The $1.24 billion closing of two new funds by European venture capital firm Atomico represents a noteworthy fundraising milestone. This is Atomico’s biggest fundraising to date and signifies a tactical change in the company’s investment philosophy in the face of a difficult venture capital landscape.
The London-based company has divided its fresh money into two separate pots: $754 million for its “Atomico Growth VI,” which is targeted at Series B through pre-IPO investments. This bifurcation in funding, managed by different teams, highlights Atomico’s evolving strategy to cater to both early-stage and later-stage investment opportunities.
The decision to create separate funds for different stages of startup development comes as a response to the broader downturn in global venture capital, which has affected Europe as well. Atomico’s new funds are designed to address the varying risk profiles of investments, allowing for a more targeted approach in deploying capital. This structure is expected to attract a wider range of investors, including those who are more cautious about investing in earlier-stage, high-risk startups.
Atomico’s move reflects a growing trend among venture capital firms to adapt to the current market conditions. The firm has established a reputation for its annual reports on the European tech ecosystem, which have recently painted a sobering picture of the market. In 2023, European startup funding halved, influenced by geopolitical instability, inflation, and rising interest rates. Despite this, the overall funding levels were slightly above pre-pandemic figures, offering a glimmer of optimism for the tech sector.

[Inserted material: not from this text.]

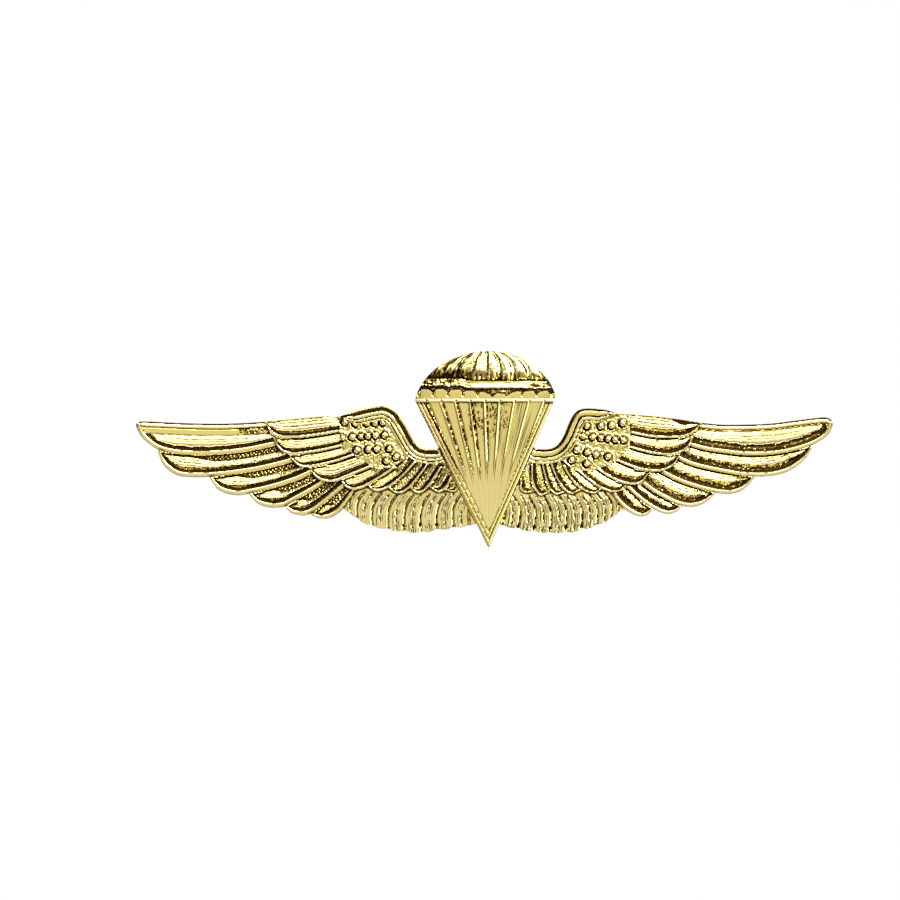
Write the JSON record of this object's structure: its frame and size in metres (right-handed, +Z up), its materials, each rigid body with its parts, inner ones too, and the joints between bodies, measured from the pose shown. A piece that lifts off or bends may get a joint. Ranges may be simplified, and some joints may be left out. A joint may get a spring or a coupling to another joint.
{
  "type": "parachutist wings badge",
  "caption": "Gold-plated metal breast badge of two spread wings with an open parachute between them, pinned through cloth by nail posts and butterfly clutches.",
  "frame": {"origin": "middle of the flat seat on the badge's back, on the line of the two posts, where it bears on the cloth", "axes": "+X to the viewer's right along the wings, +Y out of the back towards the wearer, +Z up as worn; the front faces -Y"},
  "size_m": [0.0689, 0.0115, 0.0195],
  "materials": {
    "gold_plate": "bright polished gold plate on struck brass, darker in the recesses",
    "post_brass": "drawn brass nail, satin",
    "clutch_brass": "pressed brass, bright with fine drawing lines",
    "wing_brass": "stamped spring brass, satin",
    "spring_steel": "drawn spring wire",
    "solder": "dull grey tin solder"
  },
  "bodies": {
    "badge": {"wing_plate": "gold_plate", "parachute": "gold_plate", "left_post": "post_brass", "right_post": "post_brass", "left_solder": "solder", "right_solder": "solder"},
    "left_clutch": {"left_clutch_cover": "clutch_brass", "left_clutch_base": "clutch_brass", "left_clutch_spring": "spring_steel"},
    "right_clutch": {"right_clutch_cover": "clutch_brass", "right_clutch_base": "clutch_brass", "right_clutch_spring": "spring_steel"},
    "left_outer_wing": {"left_clutch_outer_wing": "wing_brass"},
    "left_inner_wing": {"left_clutch_inner_wing": "wing_brass"},
    "right_outer_wing": {"right_clutch_outer_wing": "wing_brass"},
    "right_inner_wing": {"right_clutch_inner_wing": "wing_brass"}
  },
  "joints": [
    {"name": "left_clutch_slide", "type": "slide", "parent": "badge", "child": "left_clutch", "axis": [0, 1, 0], "range_m": [-0.001, 0.009]},
    {"name": "right_clutch_slide", "type": "slide", "parent": "badge", "child": "right_clutch", "axis": [0, 1, 0], "range_m": [-0.001, 0.009]},
    {"name": "left_outer_wing_pinch", "type": "hinge", "parent": "left_clutch", "child": "left_outer_wing", "pos_m": [-0.01485, 0.004, 0], "axis": [0, 0, -1], "range_deg": [0, 12], "stiffness_Nm_per_rad": 0.05},
    {"name": "left_inner_wing_pinch", "type": "hinge", "parent": "left_clutch", "child": "left_inner_wing", "pos_m": [-0.00955, 0.004, 0], "axis": [0, 0, 1], "range_deg": [0, 12], "stiffness_Nm_per_rad": 0.05},
    {"name": "right_outer_wing_pinch", "type": "hinge", "parent": "right_clutch", "child": "right_outer_wing", "pos_m": [0.01485, 0.004, 0], "axis": [0, 0, 1], "range_deg": [0, 12], "stiffness_Nm_per_rad": 0.05},
    {"name": "right_inner_wing_pinch", "type": "hinge", "parent": "right_clutch", "child": "right_inner_wing", "pos_m": [0.00955, 0.004, 0], "axis": [0, 0, -1], "range_deg": [0, 12], "stiffness_Nm_per_rad": 0.05}
  ]
}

The new funds from Atomico come as part of a broader trend in the European venture capital scene, where other prominent firms have also announced large fundraises. For instance, Accel recently raised $650 million for early-stage investments, and Balderton Capital secured $1.3 billion across two new funds.
Atomico’s latest fund surpasses its previous largest fund by more than 50%, indicating strong confidence in the firm’s ability to manage substantial investments. However, the firm fell short of its initial fundraising targets for the venture fund, which may signal a more cautious investor sentiment toward early-stage companies.
The firm has already begun deploying capital from its new funds, making investments in notable companies such as DeepL, Pelago, and Corti from the Growth VI fund. Meanwhile, Venture VI has invested in startups including Neko Health, Ben, and Deeploi.
As Atomico navigates the evolving landscape of venture capital, its strategic focus on both early and later-stage investments positions it as a key player in shaping the future of European tech startups.